• **TASK PROMPT**: Write out all of the entries exactly, please.
┄┄┄┄┄┄
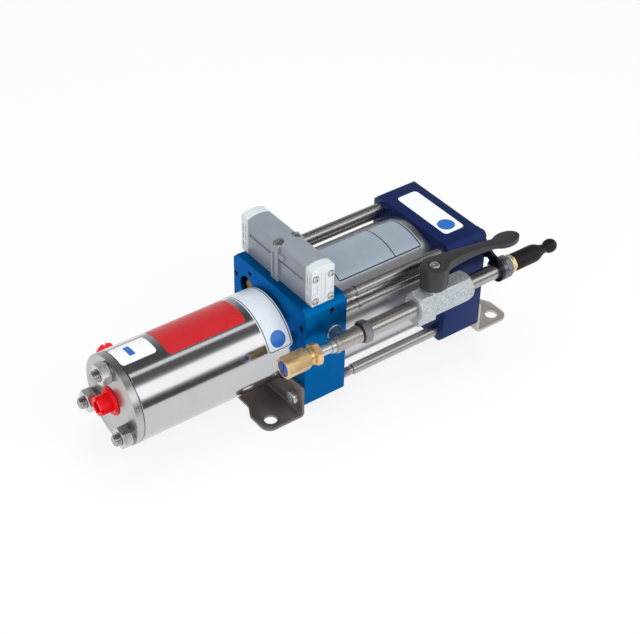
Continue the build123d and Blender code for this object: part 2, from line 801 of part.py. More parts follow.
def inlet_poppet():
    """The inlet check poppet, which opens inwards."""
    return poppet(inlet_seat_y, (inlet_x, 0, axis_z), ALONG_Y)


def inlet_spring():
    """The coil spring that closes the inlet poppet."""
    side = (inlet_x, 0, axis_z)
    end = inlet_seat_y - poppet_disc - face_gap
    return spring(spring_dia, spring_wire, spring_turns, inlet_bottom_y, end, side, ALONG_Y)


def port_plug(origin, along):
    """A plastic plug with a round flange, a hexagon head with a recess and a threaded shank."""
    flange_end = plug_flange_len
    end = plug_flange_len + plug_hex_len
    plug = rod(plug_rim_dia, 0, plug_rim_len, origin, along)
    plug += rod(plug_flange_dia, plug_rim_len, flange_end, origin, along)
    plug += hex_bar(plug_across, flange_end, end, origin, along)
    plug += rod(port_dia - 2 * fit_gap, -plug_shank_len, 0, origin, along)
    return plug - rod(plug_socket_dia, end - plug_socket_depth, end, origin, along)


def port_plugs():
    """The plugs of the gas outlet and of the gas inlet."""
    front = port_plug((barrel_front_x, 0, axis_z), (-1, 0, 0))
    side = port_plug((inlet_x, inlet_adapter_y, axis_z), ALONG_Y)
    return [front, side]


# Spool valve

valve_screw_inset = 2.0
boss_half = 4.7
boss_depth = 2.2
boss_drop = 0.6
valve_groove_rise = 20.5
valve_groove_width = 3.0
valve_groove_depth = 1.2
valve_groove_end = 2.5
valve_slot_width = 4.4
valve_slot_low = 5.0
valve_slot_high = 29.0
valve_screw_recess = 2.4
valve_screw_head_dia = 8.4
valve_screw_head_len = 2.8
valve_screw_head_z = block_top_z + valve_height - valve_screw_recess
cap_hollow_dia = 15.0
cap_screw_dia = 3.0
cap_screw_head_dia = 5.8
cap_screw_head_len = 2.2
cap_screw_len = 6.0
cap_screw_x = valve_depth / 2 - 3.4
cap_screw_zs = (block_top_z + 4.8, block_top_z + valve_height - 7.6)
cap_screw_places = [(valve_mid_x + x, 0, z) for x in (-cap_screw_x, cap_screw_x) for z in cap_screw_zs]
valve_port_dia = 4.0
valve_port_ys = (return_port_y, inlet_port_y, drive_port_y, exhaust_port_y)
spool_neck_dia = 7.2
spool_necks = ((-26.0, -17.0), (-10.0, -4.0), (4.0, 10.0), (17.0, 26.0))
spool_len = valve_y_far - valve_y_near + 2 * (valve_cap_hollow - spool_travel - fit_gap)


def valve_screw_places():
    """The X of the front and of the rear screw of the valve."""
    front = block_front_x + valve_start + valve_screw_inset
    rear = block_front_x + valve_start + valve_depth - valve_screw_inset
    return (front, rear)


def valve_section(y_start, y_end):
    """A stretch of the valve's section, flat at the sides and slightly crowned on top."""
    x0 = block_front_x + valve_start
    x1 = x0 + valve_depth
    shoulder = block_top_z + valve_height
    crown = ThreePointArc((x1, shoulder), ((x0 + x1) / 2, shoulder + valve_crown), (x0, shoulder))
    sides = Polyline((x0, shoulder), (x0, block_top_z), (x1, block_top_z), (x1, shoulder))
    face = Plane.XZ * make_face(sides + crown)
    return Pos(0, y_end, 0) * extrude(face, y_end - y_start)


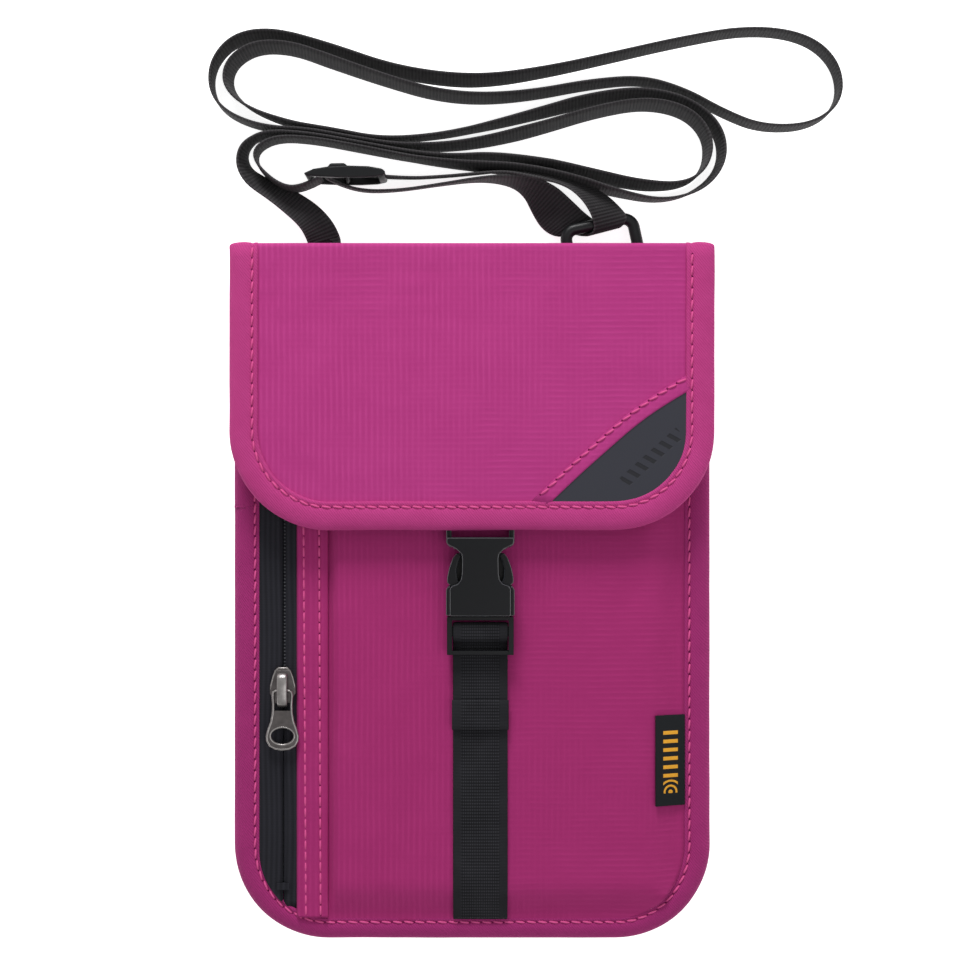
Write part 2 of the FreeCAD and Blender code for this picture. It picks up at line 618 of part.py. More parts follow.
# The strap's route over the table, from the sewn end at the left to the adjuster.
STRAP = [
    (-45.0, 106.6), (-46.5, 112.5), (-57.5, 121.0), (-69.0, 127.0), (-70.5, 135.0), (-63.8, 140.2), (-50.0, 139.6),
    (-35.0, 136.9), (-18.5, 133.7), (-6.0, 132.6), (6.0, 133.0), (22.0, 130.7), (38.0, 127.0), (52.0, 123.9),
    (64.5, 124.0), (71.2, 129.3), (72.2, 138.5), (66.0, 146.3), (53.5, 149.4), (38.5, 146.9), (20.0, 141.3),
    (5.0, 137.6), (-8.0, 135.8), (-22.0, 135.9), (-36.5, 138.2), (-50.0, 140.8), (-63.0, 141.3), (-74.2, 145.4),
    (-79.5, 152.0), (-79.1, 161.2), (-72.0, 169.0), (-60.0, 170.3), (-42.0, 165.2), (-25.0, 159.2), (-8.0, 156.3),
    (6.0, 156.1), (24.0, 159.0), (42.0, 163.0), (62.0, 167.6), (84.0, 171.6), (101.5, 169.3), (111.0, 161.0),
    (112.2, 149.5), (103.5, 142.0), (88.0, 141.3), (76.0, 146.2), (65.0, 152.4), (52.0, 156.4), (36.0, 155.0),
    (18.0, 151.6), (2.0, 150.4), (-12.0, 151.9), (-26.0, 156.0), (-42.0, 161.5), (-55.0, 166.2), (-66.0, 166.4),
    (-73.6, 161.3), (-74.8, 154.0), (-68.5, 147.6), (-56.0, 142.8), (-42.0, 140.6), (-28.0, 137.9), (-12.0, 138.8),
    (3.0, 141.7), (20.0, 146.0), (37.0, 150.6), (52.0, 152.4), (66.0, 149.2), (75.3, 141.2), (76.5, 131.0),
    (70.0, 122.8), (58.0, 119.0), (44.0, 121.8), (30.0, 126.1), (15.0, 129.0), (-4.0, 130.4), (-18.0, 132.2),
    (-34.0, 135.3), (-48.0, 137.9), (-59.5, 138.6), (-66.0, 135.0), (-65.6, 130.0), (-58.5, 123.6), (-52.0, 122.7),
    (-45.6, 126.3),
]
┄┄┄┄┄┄
• **FINAL RESULT**:
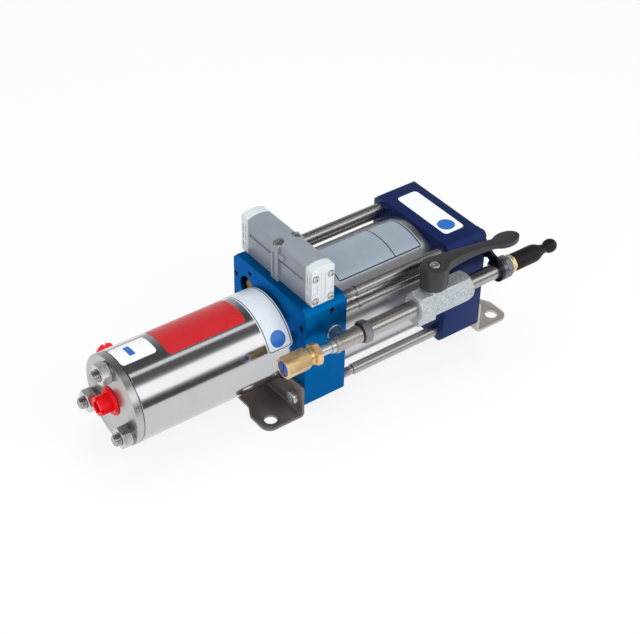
Continue the build123d and Blender code for this object: part 2, from line 801 of part.py. More parts follow.
def inlet_poppet():
    """The inlet check poppet, which opens inwards."""
    return poppet(inlet_seat_y, (inlet_x, 0, axis_z), ALONG_Y)


def inlet_spring():
    """The coil spring that closes the inlet poppet."""
    side = (inlet_x, 0, axis_z)
    end = inlet_seat_y - poppet_disc - face_gap
    return spring(spring_dia, spring_wire, spring_turns, inlet_bottom_y, end, side, ALONG_Y)


def port_plug(origin, along):
    """A plastic plug with a round flange, a hexagon head with a recess and a threaded shank."""
    flange_end = plug_flange_len
    end = plug_flange_len + plug_hex_len
    plug = rod(plug_rim_dia, 0, plug_rim_len, origin, along)
    plug += rod(plug_flange_dia, plug_rim_len, flange_end, origin, along)
    plug += hex_bar(plug_across, flange_end, end, origin, along)
    plug += rod(port_dia - 2 * fit_gap, -plug_shank_len, 0, origin, along)
    return plug - rod(plug_socket_dia, end - plug_socket_depth, end, origin, along)


def port_plugs():
    """The plugs of the gas outlet and of the gas inlet."""
    front = port_plug((barrel_front_x, 0, axis_z), (-1, 0, 0))
    side = port_plug((inlet_x, inlet_adapter_y, axis_z), ALONG_Y)
    return [front, side]


# Spool valve

valve_screw_inset = 2.0
boss_half = 4.7
boss_depth = 2.2
boss_drop = 0.6
valve_groove_rise = 20.5
valve_groove_width = 3.0
valve_groove_depth = 1.2
valve_groove_end = 2.5
valve_slot_width = 4.4
valve_slot_low = 5.0
valve_slot_high = 29.0
valve_screw_recess = 2.4
valve_screw_head_dia = 8.4
valve_screw_head_len = 2.8
valve_screw_head_z = block_top_z + valve_height - valve_screw_recess
cap_hollow_dia = 15.0
cap_screw_dia = 3.0
cap_screw_head_dia = 5.8
cap_screw_head_len = 2.2
cap_screw_len = 6.0
cap_screw_x = valve_depth / 2 - 3.4
cap_screw_zs = (block_top_z + 4.8, block_top_z + valve_height - 7.6)
cap_screw_places = [(valve_mid_x + x, 0, z) for x in (-cap_screw_x, cap_screw_x) for z in cap_screw_zs]
valve_port_dia = 4.0
valve_port_ys = (return_port_y, inlet_port_y, drive_port_y, exhaust_port_y)
spool_neck_dia = 7.2
spool_necks = ((-26.0, -17.0), (-10.0, -4.0), (4.0, 10.0), (17.0, 26.0))
spool_len = valve_y_far - valve_y_near + 2 * (valve_cap_hollow - spool_travel - fit_gap)


def valve_screw_places():
    """The X of the front and of the rear screw of the valve."""
    front = block_front_x + valve_start + valve_screw_inset
    rear = block_front_x + valve_start + valve_depth - valve_screw_inset
    return (front, rear)


def valve_section(y_start, y_end):
    """A stretch of the valve's section, flat at the sides and slightly crowned on top."""
    x0 = block_front_x + valve_start
    x1 = x0 + valve_depth
    shoulder = block_top_z + valve_height
    crown = ThreePointArc((x1, shoulder), ((x0 + x1) / 2, shoulder + valve_crown), (x0, shoulder))
    sides = Polyline((x0, shoulder), (x0, block_top_z), (x1, block_top_z), (x1, shoulder))
    face = Plane.XZ * make_face(sides + crown)
    return Pos(0, y_end, 0) * extrude(face, y_end - y_start)


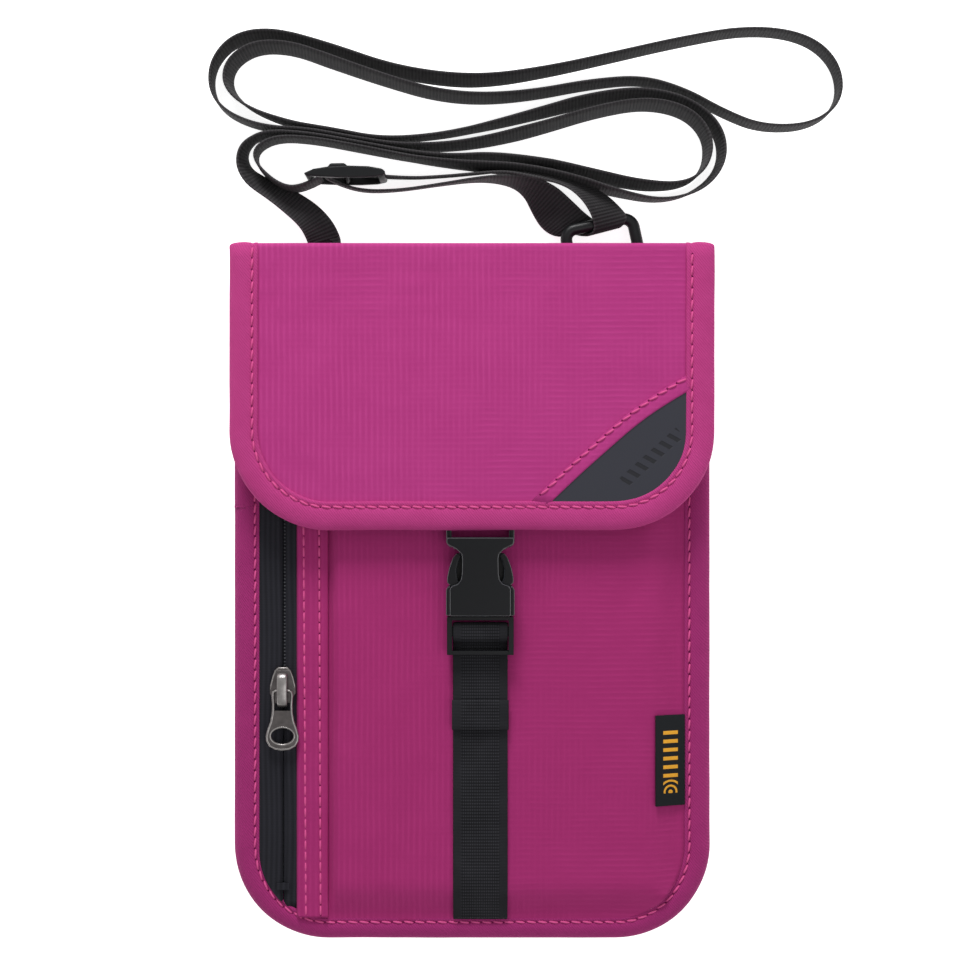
Write part 2 of the FreeCAD and Blender code for this picture. It picks up at line 618 of part.py. More parts follow.
# The strap's route over the table, from the sewn end at the left to the adjuster.
STRAP = [
    (-45.0, 106.6), (-46.5, 112.5), (-57.5, 121.0), (-69.0, 127.0), (-70.5, 135.0), (-63.8, 140.2), (-50.0, 139.6),
    (-35.0, 136.9), (-18.5, 133.7), (-6.0, 132.6), (6.0, 133.0), (22.0, 130.7), (38.0, 127.0), (52.0, 123.9),
    (64.5, 124.0), (71.2, 129.3), (72.2, 138.5), (66.0, 146.3), (53.5, 149.4), (38.5, 146.9), (20.0, 141.3),
    (5.0, 137.6), (-8.0, 135.8), (-22.0, 135.9), (-36.5, 138.2), (-50.0, 140.8), (-63.0, 141.3), (-74.2, 145.4),
    (-79.5, 152.0), (-79.1, 161.2), (-72.0, 169.0), (-60.0, 170.3), (-42.0, 165.2), (-25.0, 159.2), (-8.0, 156.3),
    (6.0, 156.1), (24.0, 159.0), (42.0, 163.0), (62.0, 167.6), (84.0, 171.6), (101.5, 169.3), (111.0, 161.0),
    (112.2, 149.5), (103.5, 142.0), (88.0, 141.3), (76.0, 146.2), (65.0, 152.4), (52.0, 156.4), (36.0, 155.0),
    (18.0, 151.6), (2.0, 150.4), (-12.0, 151.9), (-26.0, 156.0), (-42.0, 161.5), (-55.0, 166.2), (-66.0, 166.4),
    (-73.6, 161.3), (-74.8, 154.0), (-68.5, 147.6), (-56.0, 142.8), (-42.0, 140.6), (-28.0, 137.9), (-12.0, 138.8),
    (3.0, 141.7), (20.0, 146.0), (37.0, 150.6), (52.0, 152.4), (66.0, 149.2), (75.3, 141.2), (76.5, 131.0),
    (70.0, 122.8), (58.0, 119.0), (44.0, 121.8), (30.0, 126.1), (15.0, 129.0), (-4.0, 130.4), (-18.0, 132.2),
    (-34.0, 135.3), (-48.0, 137.9), (-59.5, 138.6), (-66.0, 135.0), (-65.6, 130.0), (-58.5, 123.6), (-52.0, 122.7),
    (-45.6, 126.3),
]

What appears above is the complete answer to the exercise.